Data-driven Assessment of Risk Factors
For organizations who aim to extend aid to those who are most at need, having a factually driven basis for assessing need is a key aspiration. Accordingly, Strategies faced a need to find the factors that most adversely affect risk of recidivism (return to homelessness). This request brings with it a few pieces of nuance. First, we’re trying to assess not only the risk of an event occurring but also how quickly that event would occur. In other words, if someone is at high risk of recidivism, they’re likely to recidivate in a shorter amount of time as well. Second, observed data for this is what we would call “right-censored,” meaning that for records where recidivism did not occur, there is still some chance that recidivism could happen in the future, and we need a model to account for that. Survival analysis, commonly leveraged in the healthcare space, is a branch of statistics that was designed precisely to handle these nuances. It aims to assess the risk of an event occurring while accounting for a temporally censored training set.
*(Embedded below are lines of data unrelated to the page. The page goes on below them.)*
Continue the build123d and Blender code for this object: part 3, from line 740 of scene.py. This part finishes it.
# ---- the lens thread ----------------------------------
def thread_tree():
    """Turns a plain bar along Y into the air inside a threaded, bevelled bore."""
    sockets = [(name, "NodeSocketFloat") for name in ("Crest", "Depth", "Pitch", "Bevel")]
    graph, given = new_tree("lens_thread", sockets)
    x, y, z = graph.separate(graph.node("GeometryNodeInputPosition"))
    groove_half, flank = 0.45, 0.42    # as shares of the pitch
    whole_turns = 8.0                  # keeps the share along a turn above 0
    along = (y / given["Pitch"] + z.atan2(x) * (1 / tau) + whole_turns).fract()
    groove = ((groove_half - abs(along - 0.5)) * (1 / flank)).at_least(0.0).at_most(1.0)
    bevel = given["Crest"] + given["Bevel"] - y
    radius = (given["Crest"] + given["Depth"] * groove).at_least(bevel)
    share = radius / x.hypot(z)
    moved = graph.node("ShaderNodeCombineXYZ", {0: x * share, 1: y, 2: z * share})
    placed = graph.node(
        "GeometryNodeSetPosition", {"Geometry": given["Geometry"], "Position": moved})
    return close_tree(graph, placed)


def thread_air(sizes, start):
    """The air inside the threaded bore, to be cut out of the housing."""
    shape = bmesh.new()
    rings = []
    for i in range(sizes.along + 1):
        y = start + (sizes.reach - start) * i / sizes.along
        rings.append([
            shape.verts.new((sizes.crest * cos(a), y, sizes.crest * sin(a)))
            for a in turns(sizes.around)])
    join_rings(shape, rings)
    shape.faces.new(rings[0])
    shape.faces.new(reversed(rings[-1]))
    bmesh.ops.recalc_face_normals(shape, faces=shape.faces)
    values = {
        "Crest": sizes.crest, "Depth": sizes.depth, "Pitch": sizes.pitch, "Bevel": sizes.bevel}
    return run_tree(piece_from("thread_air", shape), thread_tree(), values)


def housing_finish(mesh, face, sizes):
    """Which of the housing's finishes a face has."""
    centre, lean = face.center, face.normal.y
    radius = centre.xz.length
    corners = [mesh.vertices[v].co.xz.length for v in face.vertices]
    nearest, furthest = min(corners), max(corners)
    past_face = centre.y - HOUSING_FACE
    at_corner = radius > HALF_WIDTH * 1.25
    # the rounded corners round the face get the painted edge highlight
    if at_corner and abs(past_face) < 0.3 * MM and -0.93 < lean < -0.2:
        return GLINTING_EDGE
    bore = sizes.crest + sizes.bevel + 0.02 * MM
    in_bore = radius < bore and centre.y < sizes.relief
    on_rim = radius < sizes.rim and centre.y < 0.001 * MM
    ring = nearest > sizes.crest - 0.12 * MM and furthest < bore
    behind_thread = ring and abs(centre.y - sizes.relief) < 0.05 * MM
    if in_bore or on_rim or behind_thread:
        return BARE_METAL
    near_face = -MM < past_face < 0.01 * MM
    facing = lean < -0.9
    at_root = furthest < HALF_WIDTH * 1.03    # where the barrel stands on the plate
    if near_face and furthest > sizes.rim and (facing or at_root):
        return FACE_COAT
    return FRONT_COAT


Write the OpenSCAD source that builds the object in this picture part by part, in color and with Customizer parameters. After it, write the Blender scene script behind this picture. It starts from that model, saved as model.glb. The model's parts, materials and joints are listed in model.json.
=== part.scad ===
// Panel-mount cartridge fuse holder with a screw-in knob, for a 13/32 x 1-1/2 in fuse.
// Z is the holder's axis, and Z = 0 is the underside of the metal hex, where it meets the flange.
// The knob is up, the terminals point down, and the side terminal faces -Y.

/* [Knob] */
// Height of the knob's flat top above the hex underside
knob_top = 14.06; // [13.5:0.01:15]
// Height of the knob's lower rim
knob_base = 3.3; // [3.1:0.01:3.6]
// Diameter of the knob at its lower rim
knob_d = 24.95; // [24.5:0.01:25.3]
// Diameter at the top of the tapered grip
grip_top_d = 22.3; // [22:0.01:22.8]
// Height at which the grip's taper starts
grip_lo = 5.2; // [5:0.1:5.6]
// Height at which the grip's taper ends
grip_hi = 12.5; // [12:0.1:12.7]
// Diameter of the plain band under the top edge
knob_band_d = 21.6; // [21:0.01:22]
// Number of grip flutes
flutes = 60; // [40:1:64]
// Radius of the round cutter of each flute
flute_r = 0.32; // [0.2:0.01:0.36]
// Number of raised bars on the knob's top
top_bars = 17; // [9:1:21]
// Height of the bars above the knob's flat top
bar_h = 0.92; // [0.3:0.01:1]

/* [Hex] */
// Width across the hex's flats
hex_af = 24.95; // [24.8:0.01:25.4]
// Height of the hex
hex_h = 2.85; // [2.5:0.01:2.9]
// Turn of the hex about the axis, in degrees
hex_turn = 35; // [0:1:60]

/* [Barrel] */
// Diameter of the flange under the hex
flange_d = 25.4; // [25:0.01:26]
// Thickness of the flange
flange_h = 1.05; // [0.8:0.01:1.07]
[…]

For Strategies, application of such a technique came down to how to best identify and serve families who are most at risk of returning to homelessness, and thereby having a model to assess this risk so that the proper resources could be directed. In part owing to the standardization of HMIS data, such a model was successfully trained and applied to guide the response of the CAP at STEH. The analysis focused on identifying the most differentiating risk factors of recidivism via Cox regression and Kaplan-Meier curves. In doing so, Strategies was able to more prescriptively guide its response to CAP calls by extending shelter diversion and aftercare support for families who had previously been in shelter. Additionally, Strategies shared descriptive data from the analysis to better inform the respective programs of partner organizations that serve families.
Technical and Educational Support
Since their start with HMIS, and certainly over the past five years, the team at Strategies has made substantial strides in the field of data analysis. Technology choices have progressed from spreadsheets and business intelligence software to databases and parameterized code, and the type of work has similarly progressed from descriptive to predictive exercises in many cases. Naturally, with such evolution comes challenges ranging from technology setup to documentation and learning materials.
For many nonprofits like Strategies, where a data science team can be just one person, the presence of a support system is an essential yet underfulfilled need that may be aided by the broader data science community.
As such, working sessions offer opportunities for code reviews, debugging, technical setup and sharing of learning materials. Additionally, low-level support is provided to improve the quality and usability of foundational data. Although HMIS data is governed with quality standards, research often involves the inclusion of other datasets such that external factors may be accounted for. Public record of eviction cases, for example, provides a key piece of causal data when studying homelessness. As such, techniques such as record linkage (fuzzy matching), geocoding and other feature engineering are of import to enable meaningful usage of these sources in concert with foundational datasets. Although the exercise of data cleansing can sometimes appear mundane, it carries potential to unlock a wide breadth of research and is a vitally important exercise in data analysis.
Conclusion
Over time, data science has seen its adoption transform from usage in academia and industry to ubiquity across fields and enablement for many nonprofits. The journey of laying groundwork, upskilling and eventually implementing insights-driven solutions has proven worthwhile for Strategies to End Homelessness. What is truly exciting is, due to the growing knowledge base of the broader data science field and skills-based volunteerism programs such as that of 84.51°, applying data science is becoming more attainable for the nonprofits that are working to better our communities. For those in this field who have expertise to lend, I encourage you to consider doing so for a nonprofit whose work you find purposeful.
Brandon Skinner is the technical director of data science at 84.51°.